* begin *

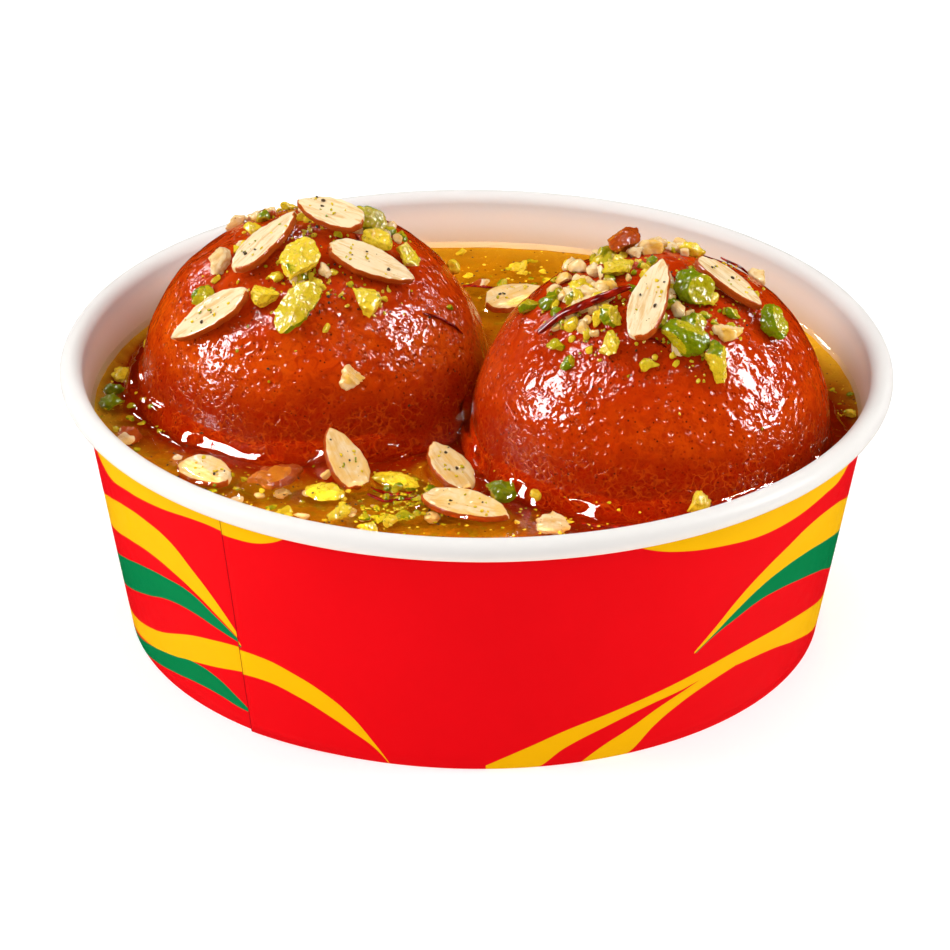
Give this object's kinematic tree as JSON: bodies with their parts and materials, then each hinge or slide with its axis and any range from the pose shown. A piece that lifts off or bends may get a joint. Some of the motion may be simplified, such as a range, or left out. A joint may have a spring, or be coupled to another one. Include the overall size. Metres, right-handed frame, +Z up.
{
  "type": "gulab jamun dessert in a paper tub",
  "caption": "Fried milk-solid balls soaked in sugar syrup, topped with sliced almonds and pistachio pieces, in a shallow round printed paper tub with a rolled rim.",
  "frame": {"origin": "centre of the ring that the tub stands on, at the table's surface", "axes": "+Z up along the tub's axis; the front, with the seam at its left, faces -Y; +X to the right"},
  "size_m": [0.116, 0.116, 0.0609],
  "materials": {
    "printed_board": "gloss",
    "plain_board": "satin",
    "syrup": "gloss",
    "jamun": "gloss",
    "almond": "satin",
    "almond_skin": "satin",
    "pistachio": "satin",
    "saffron": "satin"
  },
  "bodies": {
    "root": {"tub_wall": "printed_board", "tub_floor": "plain_board", "syrup": "syrup", "jamun_left": "jamun", "jamun_right": "jamun", "almond_slice_1": "almond", "almond_slice_2": "almond", "almond_slice_3": "almond", "almond_slice_4": "almond", "almond_slice_5": "almond", "almond_slice_6": "almond", "almond_slice_7": "almond", "almond_slice_8": "almond", "almond_slice_9": "almond", "almond_slice_10": "almond", "almond_slice_11": "almond", "almond_half_1": "almond_skin", "almond_half_2": "almond_skin", "pistachio_1": "pistachio", "pistachio_2": "pistachio", "pistachio_3": "pistachio", "pistachio_4": "pistachio", "pistachio_5": "pistachio", "pistachio_6": "pistachio", "pistachio_7": "pistachio", "pistachio_8": "pistachio", "pistachio_9": "pistachio", "pistachio_10": "pistachio", "pistachio_11": "pistachio", "pistachio_12": "pistachio", "pistachio_13": "pistachio", "pistachio_14": "pistachio", "pistachio_15": "pistachio", "pistachio_16": "pistachio", "pistachio_17": "pistachio"}
  },
  "joints": []
}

* end *

Exercise description »
Print all of the data exactly as it was given.

Response to this task »
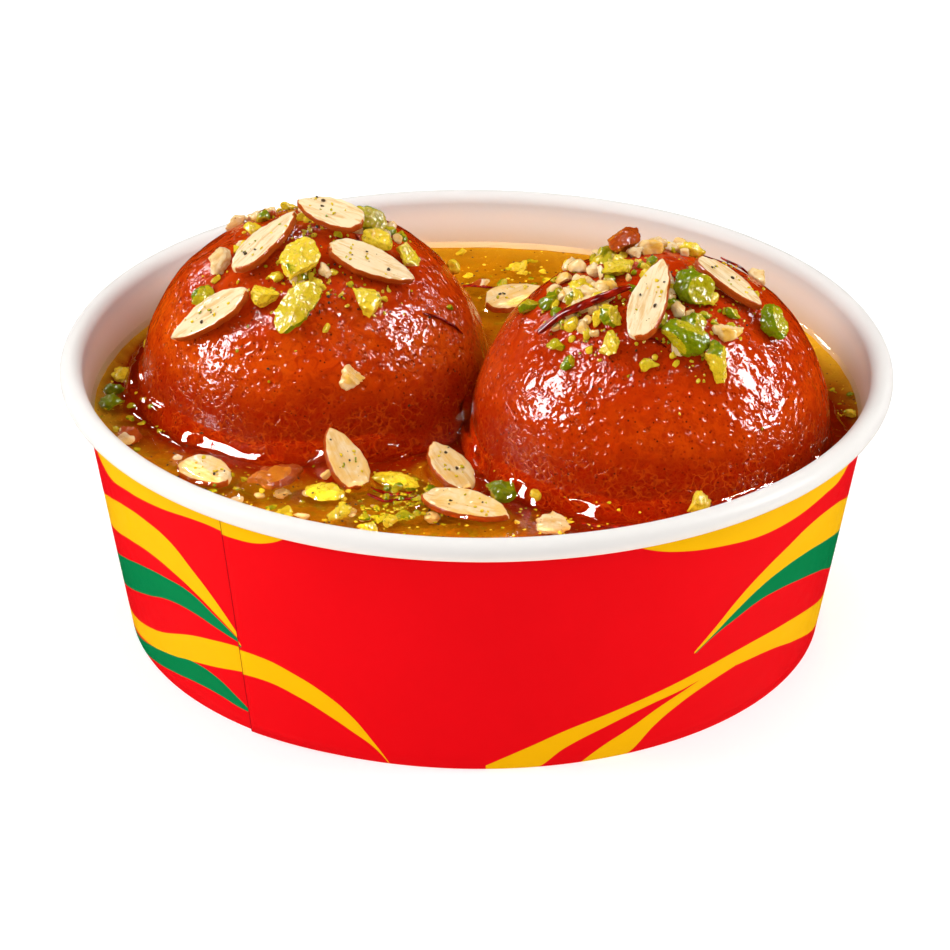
Give this object's kinematic tree as JSON: bodies with their parts and materials, then each hinge or slide with its axis and any range from the pose shown. A piece that lifts off or bends may get a joint. Some of the motion may be simplified, such as a range, or left out. A joint may have a spring, or be coupled to another one. Include the overall size. Metres, right-handed frame, +Z up.
{
  "type": "gulab jamun dessert in a paper tub",
  "caption": "Fried milk-solid balls soaked in sugar syrup, topped with sliced almonds and pistachio pieces, in a shallow round printed paper tub with a rolled rim.",
  "frame": {"origin": "centre of the ring that the tub stands on, at the table's surface", "axes": "+Z up along the tub's axis; the front, with the seam at its left, faces -Y; +X to the right"},
  "size_m": [0.116, 0.116, 0.0609],
  "materials": {
    "printed_board": "gloss",
    "plain_board": "satin",
    "syrup": "gloss",
    "jamun": "gloss",
    "almond": "satin",
    "almond_skin": "satin",
    "pistachio": "satin",
    "saffron": "satin"
  },
  "bodies": {
    "root": {"tub_wall": "printed_board", "tub_floor": "plain_board", "syrup": "syrup", "jamun_left": "jamun", "jamun_right": "jamun", "almond_slice_1": "almond", "almond_slice_2": "almond", "almond_slice_3": "almond", "almond_slice_4": "almond", "almond_slice_5": "almond", "almond_slice_6": "almond", "almond_slice_7": "almond", "almond_slice_8": "almond", "almond_slice_9": "almond", "almond_slice_10": "almond", "almond_slice_11": "almond", "almond_half_1": "almond_skin", "almond_half_2": "almond_skin", "pistachio_1": "pistachio", "pistachio_2": "pistachio", "pistachio_3": "pistachio", "pistachio_4": "pistachio", "pistachio_5": "pistachio", "pistachio_6": "pistachio", "pistachio_7": "pistachio", "pistachio_8": "pistachio", "pistachio_9": "pistachio", "pistachio_10": "pistachio", "pistachio_11": "pistachio", "pistachio_12": "pistachio", "pistachio_13": "pistachio", "pistachio_14": "pistachio", "pistachio_15": "pistachio", "pistachio_16": "pistachio", "pistachio_17": "pistachio"}
  },
  "joints": []
}